The complaints have prompted lawsuits and investigations. Proposed federal legislation would regulate the industry, making it illegal for companies to melt down jewelry without customer authorization and require companies to give consumers ample time to request a refund.
Typically, the cash-for-gold mail-order business is supposed to work like this: A customer drops unwanted gold jewelry in a postage-paid envelope and a few days later receives a check in the mail. The amount is based on gold content (karats) and the daily price of gold, currently about $1,200 an ounce. If a customer thinks the amount is too low, he or she can send the check back and the jewelry is returned at no charge.
The question is: How could anyone blindly mail their valuables to some business they’ve never dealt with and expect a good result?
“People make foolish decisions when they are under the pressure of hard economic times,” said Michael Galvin with the Better Business Bureau in southeast Florida, where several big cash-for-gold mail-order companies are headquartered.
He recommends that consumers who want to sell their gold approach jewelers in their communities.
“I surely would recommend going to them instead of putting your valuables in an envelope without any insurance and sending it to someone you don’t know,” he said. “I can’t overemphasize the importance of an individual looking in their own community for this service.”
Parkway Gold, with offices in Alpharetta and Cumming, advertises that it pays top dollar for gold. But Bob Weinberg, an owner of the family business, said consumers should not take his word for it.
“Comparison shop, just like you would for tires and shoes,” said Weinberg, who says he’s been dealing with precious metals for 50 years. He happily will provide customers with the names and numbers of his competitors.
If a company won’t quote you a price over the telephone, hang up, he said.
“There are people who will take advantage of those who are not informed,” Weinberg said. “There are a lot of good, legitimate people in Atlanta. We are not the only ones.”
But many people with money problems might be embarrassed to be seen in a local pawnshop or jeweler, said Evan Nierman, a representative of Cash4Gold, one of the largest players in the industry. Many consumers like the convenience that his company offers, he said.
“It is discreet. It is easy and fast. You can do the whole transaction without leaving the couch,” Nierman said.
Cash4Gold, headquartered in Pompano Beach, Fla., aggressively advertises on TV and online. The business took off after a popular 2009 Super Bowl commercial featuring rapper MC Hammer and former “Tonight Show” sidekick, the late Ed McMahon.
The company has done nearly one million transactions since its startup in 2007, Nierman says.
Cash4Gold also has taken a lot of heat. Florida’s attorney general has opened a civil investigation of the company in response to complaints from consumers. The attorney general’s Web site cites complaints from consumers who allege they were paid far too little for their gold, with checks as small as 7 cents; others allege Cash4Gold said it never received the valuables or that when consumers asked for the return of their gold, they were told it had been melted already.
The company said it is cooperating with the Florida attorney general’s office and is “confident that all outstanding issues will be resolved amicably.”
In January, the company upgraded its system so customers can more easily track receipt of their shipments, Nierman says.
“People have a lot of misconceptions about what their items are worth,” he says. “We make an offer.
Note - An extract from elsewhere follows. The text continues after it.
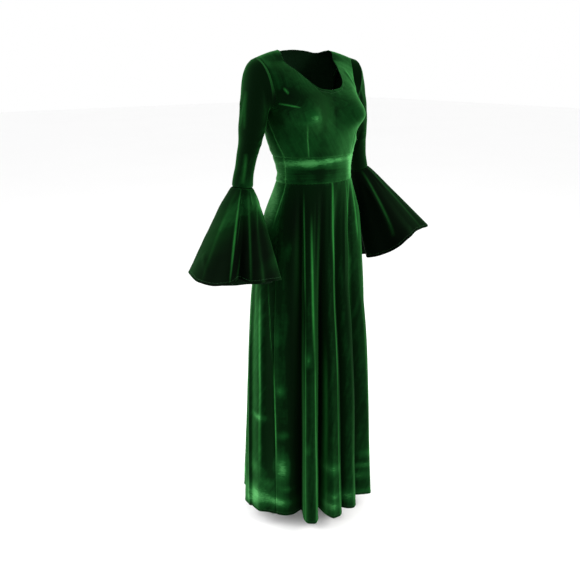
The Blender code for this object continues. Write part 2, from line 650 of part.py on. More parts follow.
def make_skirt():
    inside = (0, 0, -0.9)
    falls = even_steps(SKIRT_STEPS)[::-1] ** SKIRT_CROWDING
    heights = BAND_BOTTOM + (HEM_HEIGHT - BAND_BOTTOM) * falls
    right_seam = len(RIGHT_BACK_FOLDS)
    left_seam = right_seam + len(FRONT_FOLDS)
    round_back = right_seam + len(SKIRT_FOLDS)
    for name, start, end in (("skirt_front", right_seam, left_seam), ("skirt_back", left_seam, round_back)):
        columns = even_steps((end - start) * FOLD_STEPS, start, end)
        wall(name, skirt_surface, columns, heights, inside, seams="left right top")


def make_sleeves():
    angles = even_steps(2 * ARMHOLE_STEPS, 0, 2 * math.pi)[:-1]
    for name, mirror, rows in (("sleeve_right", -1, RIGHT_SLEEVE), ("sleeve_left", 1, LEFT_SLEEVE)):
        rings = even_steps(SLEEVE_STEPS, 0, len(rows))
        wall(name, sleeve_surface(mirror, rows), angles, rings, (mirror * 0.19, 0.01, -0.2), closed=True)


def make_bells():
    steps = even_steps(BELL_STEPS)
    sides = (
        ("bell_right", -1, RIGHT_SLEEVE[-1], RIGHT_BELL_FOLDS, RIGHT_BELL_POSE),
        ("bell_left", 1, LEFT_SLEEVE[-1], LEFT_BELL_FOLDS, LEFT_BELL_POSE),
    )
    for name, mirror, cuff, folds, pose in sides:
        columns = even_steps(len(folds) * BELL_FOLD_STEPS, 0, len(folds))[:-1]
        surface = bell_surface(mirror, cuff, folds, pose)
        wall(name, surface, columns, steps, (mirror * 0.27, -0.02, -0.5), closed=True)


def clear_scene():
    for existing in list(bpy.data.objects):
        bpy.data.objects.remove(existing, do_unlink=True)


def main():
    clear_scene()
    make_bodice()
    make_waistband()
    make_skirt()
    make_sleeves()
    make_bells()


main()
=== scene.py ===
"""Looks of a long velvet gown in a renaissance cut: cloth, sewing, finish, camera and plain studio.

Metres, +Z up, the front faces -Y and +X is the wearer's left. Each cut piece is one thin shell on
its solid's form. Its creases, seam grooves and turned hems are moved out of or into that form.
"""

import math
from collections import namedtuple

import bpy
import numpy as np
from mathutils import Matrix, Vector


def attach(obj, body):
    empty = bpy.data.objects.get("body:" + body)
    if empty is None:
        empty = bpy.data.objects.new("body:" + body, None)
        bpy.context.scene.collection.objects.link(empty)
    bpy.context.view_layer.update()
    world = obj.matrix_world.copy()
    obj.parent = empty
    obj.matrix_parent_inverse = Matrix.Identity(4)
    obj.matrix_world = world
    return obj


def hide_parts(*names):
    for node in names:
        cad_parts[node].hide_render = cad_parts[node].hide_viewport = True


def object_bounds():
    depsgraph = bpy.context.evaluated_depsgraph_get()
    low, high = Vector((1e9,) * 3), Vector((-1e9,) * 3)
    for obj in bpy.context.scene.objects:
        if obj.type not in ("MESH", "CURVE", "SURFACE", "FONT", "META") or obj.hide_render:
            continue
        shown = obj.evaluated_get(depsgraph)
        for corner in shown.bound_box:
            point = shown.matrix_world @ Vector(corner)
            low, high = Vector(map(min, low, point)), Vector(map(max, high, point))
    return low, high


bl_info = {
    "name": "Velvet Gown",
    "version": (1, 0, 0),
    "blender": (4, 5, 0),
    "location": "3D View > Sidebar > Gown",
    "description": "Builds a long velvet gown with bell sleeves in a plain studio",
    "category": "Object",
}

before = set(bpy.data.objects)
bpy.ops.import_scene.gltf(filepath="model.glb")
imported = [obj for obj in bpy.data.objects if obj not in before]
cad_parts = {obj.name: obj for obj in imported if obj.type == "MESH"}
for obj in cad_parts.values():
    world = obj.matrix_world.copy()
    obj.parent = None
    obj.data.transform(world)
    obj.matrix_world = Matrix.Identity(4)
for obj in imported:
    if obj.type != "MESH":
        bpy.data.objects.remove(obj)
cad_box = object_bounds()

# Driving dimensions
WALL = 0.002            # thickness of the velvet with its backing
SEAM_GAP = 0.0003       # clear space between two sewn pieces
ARMHOLE_OFF = 0.0005    # the sleeve's head stands this far out of the armhole
HEM_HEIGHT = -1.396     # the skirt's hem, below the shoulders
BAND_TOP = -0.279       # seam between bodice and waistband
BAND_BOTTOM = -0.350    # seam between waistband and skirt
SIDE_SEAM = math.radians(71.0)   # the lower side seams, from the front centre, seen from above

BUST_OUT = 0.047        # how far the bust darts throw the front out
BUST_APART = 0.085      # bust point from the centre line
BUST_HEIGHT = -0.164
BUST_WIDE = 0.048
BUST_ABOVE = 0.052
BUST_BELOW = 0.040
BUST_SPREAD = 0.2       # how much of the bust's throw goes sideways
BUST_EDGE_POWER = 4     # above 1 the bust dies away only near the side seam


def table(kind, *rows):
    """Rows of values under the names of their columns."""
    return [kind(*row) for row in rows]


# Waistband: height, half width, centre from front to back, half depth
BandRow = namedtuple("BandRow", "z half_width centre_y half_depth")
BAND_ROWS = table(
    BandRow,
    (BAND_BOTTOM, 0.1223, -0.0263, 0.0880),
    (-0.328, 0.1190, -0.0270, 0.0860),
    (-0.309, 0.1215, -0.0250, 0.0875),
    (-0.290, 0.1270, -0.0226, 0.0900),
    (BAND_TOP, 0.1302, -0.0215, 0.0922),
)

# Bodice: the right and left edge (side seam, then armhole), the centre line of the front and of the
# back, and how far each row turns round on its way to the edge
BodiceRow = namedtuple(
    "BodiceRow",
    "edge_z edge_x front_edge_y back_edge_y front_z front_y back_z back_y front_turn back_turn",
)
BODICE_ROWS = table(
    BodiceRow,
    (-0.279, 0.1253, -0.0465, -0.0465, -0.279, -0.1136, -0.279, 0.0709, 74.3, 105.7),
    (-0.265, 0.1304, -0.0420, -0.0420, -0.265, -0.1150, -0.265, 0.0755, 76, 104),
    (-0.242, 0.1389, -0.0340, -0.0340, -0.242, -0.1180, -0.242, 0.0840, 79, 101),
    (-0.222, 0.1425, -0.0240, -0.0240, -0.220, -0.1170, -0.222, 0.0900, 82, 98),
    (-0.190, 0.1455, -0.0060, -0.0060, -0.187, -0.1140, -0.190, 0.0970, 85, 93),
    (-0.158, 0.1475, 0.0100, 0.0100, -0.152, -0.1090, -0.158, 0.1030, 84, 84),
    (-0.140, 0.1462, -0.0300, 0.0480, -0.130, -0.1050, -0.134, 0.1050, 73, 74),
    (-0.118, 0.1460, -0.0390, 0.0660, -0.108, -0.0985, -0.108, 0.1055, 62, 62),
    (-0.083, 0.1475, -0.0280, 0.0680, -0.083, -0.0820, -0.072, 0.1030, 56, 58),
    (-0.053, 0.1520, -0.0170, 0.0580, -0.049, -0.0430, -0.038, 0.0930, 52, 55),
    (-0.030, 0.1590, -0.0020, 0.0400, -0.020, 0.0020, 0.004, 0.0660, 50, 52),
    (-0.0195, 0.1655, 0.0080, 0.0290, 0.001, 0.0090, 0.0085, 0.0360, 50, 51),
    (-0.016, 0.1680, 0.0180, 0.0180, 0.0104, 0.0200, 0.0104, 0.0200, 50, 50),
)
UNDERARM_ROW = 5
ARMHOLE_CURVE = (6, 7)  # rows that the armhole's lower curve passes
CUT_POWER = 3           # above 1 the cloth follows the armhole's cut only near it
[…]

No one has to accept it.”
Cash4Gold sometimes gets mistaken for unscrupulous players with similar sounding names, Nierman says.
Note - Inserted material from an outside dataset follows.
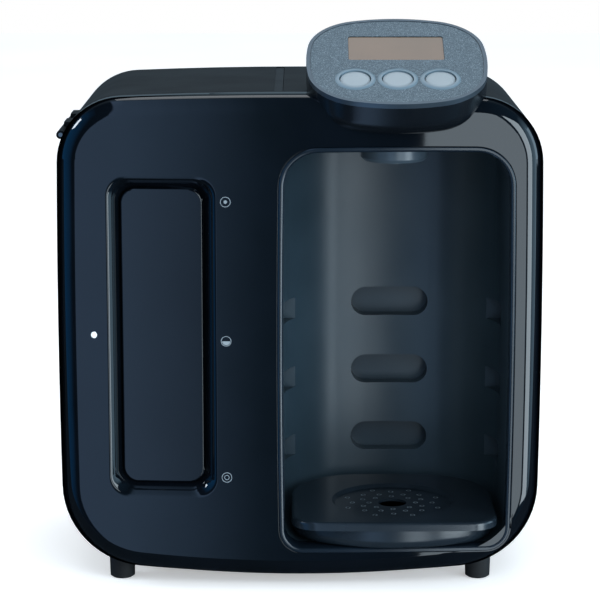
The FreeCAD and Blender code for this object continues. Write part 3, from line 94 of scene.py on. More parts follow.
# Tank window: its bezel narrows by CORNER_LOSS at the corners on the way down to the pane
WINDOW_X = -79.5
WINDOW_Z = 150.0
WINDOW_WIDTH = 62.0
WINDOW_HEIGHT = 188.0
WINDOW_CORNER = 11.5
WINDOW_BEZEL = 8.0
WINDOW_DEPTH = 11.0
CORNER_LOSS = 3.5

# The bezel's straight flank, up to the inset and depth at which its soft brink begins
FLANK_INSET = 2.6
FLANK_DEPTH = 2.2
FLANK_INSETS = (7.2, 5.0, FLANK_INSET)

# Bend radius of the brink, and the share of it that lies outside the window's outline
BRINK = 2.9
BRINK_OUTSIDE = 0.28

# Edge of the pane: inset from the window's outline, and height over the recess's floor
PANE_EDGE = ((7.6, 0.0), (7.7, 0.4), (8.3, 0.9))

# Gap in the fascia's top edge behind the pod, for its neck
NECK_HALF = 41.0
NECK_LOW = 282.0

# Status lamp: its dome's section is a share of its radius and a height over the face
LAMP_X = -118.7
LAMP_Z = 151.8
LAMP_RADIUS = 1.9
LAMP_DOME = ((1.0, -2.0), (1.0, 0.05), (0.8, 0.14), (0.45, 0.2))
LAMP_SHARP = 50

# Printed level marks
MARK_X = -42.5
MARK_HEIGHTS = (68.0, 149.0, 230.0)
MARK_RADIUS = 3.0
MARK_LINE = 0.34
PRINT_PROUD = 0.04

# Drip cover: its dished top, its drain and the rings of drip holes round it
COVER_TOP = 42.3
DRAIN_Y = -35.0
DISH_DEPTH = 2.0
DRIPS = 8
DRIP_RINGS = (14.0, 19.0, 24.0, 29.0)
DRIP_RADIUS = 1.1
# Widths of the painted highlight rings, outside and inside each drip hole's edge
DRIP_HIGHLIGHT_OUTSIDE = 0.35
DRIP_HIGHLIGHT_INSIDE = 0.05

# Steps along arcs, and sides of circles
CROWN_STEPS = 8
CORNER_STEPS = 14
SIDE_STEPS = 16
QUARTER_STEPS = 12
ROLL_STEPS = 16
BRINK_STEPS = 8
CIRCLE_SIDES = 48
LAMP_SIDES = 40

# Where the face and the pane are cut across, so that they can take the bulge
FACE_CUTS = range(-136, 140, 4)
PANE_CUTS = range(-104, -52, 4)

# Points closer than this are one point, in millimetres
WELD = 0.004
SLIVER = 0.002
CUT_WELD = 0.001

# Edges that turn by more degrees than this stay sharp
SHARP = 32

# A bent shell is bent from this far above its foot, so that the foot stays flat
FOOT = 0.1

# How well a face's direction has to match the bulge to count as part of it, as a cosine
FACE_MATCH = 0.99999


# Outlines


def bearing(start, end):
    """The direction from one point to another, in radians."""
    return math.atan2(end.y - start.y, end.x - start.x)


def arc(centre, radius, start, end, steps):
    """Points along an arc, its first end left out."""
    turns = [start + (end - start) * step / steps for step in range(1, steps + 1)]
    return [centre + radius * Vector((math.cos(turn), math.sin(turn))) for turn in turns]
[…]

The company supports federal legislation to regulate the industry to increase transparency and openness, Nierman said. “We think it is a good idea.”
As gold continues to be so lucrative, financially strapped consumers will continue to look for fast and easy ways to cash in on it.
The BBB’s Galvin emphasizes that consumers need to take time to research the companies they might deal with, paying special attention to a company’s terms and conditions. Some don’t give consumers the opportunity to reject the offered payment.
“People go to these Web sites and they see how great they look, but they forget to go to the bottom of the page and click on the terms and conditions,” Galvin said. “The key is the terms and conditions.”
Tips for Selling Gold
• Calculate an item's worth yourself. Note any stamped karat mark and weigh the piece on a good kitchen scale. Use this online calculator, enter karats and weight to learn the value based on the current gold price: www.dendritics.com/scales/metal-calc.asp
• Have valuables appraised by a reputable jeweler who will factor in workmanship and stones, not just gold.
• Verify the current price of gold: check with a local jeweler or online source such as Goldprice or Kitco Metals. Remember, any purchaser will likely offer less than full value to accommodate a profit.
• Consider dealing with local jewelers and pawnshops. When Consumer Reports shopped identical 18-karat jewelry, mail-in companies offered 11 percent to 29 percent of market value while jewelers and pawnshops offered 35 percent to 70 percent.
• Be wary of Internet gold buying deals. Some consumers have lost jewelry and money on fraudulent offers.
• If you use a cash-for-gold mail-in company, insure your valuables for appraised value. Use certified mail or a shipping method that provides proof of receipt.
• Research any company you deal with. Read the terms and conditions. Some companies don't give consumers the option of rejecting an offer. Check the reimbursement policy for lost items – many limit their liability.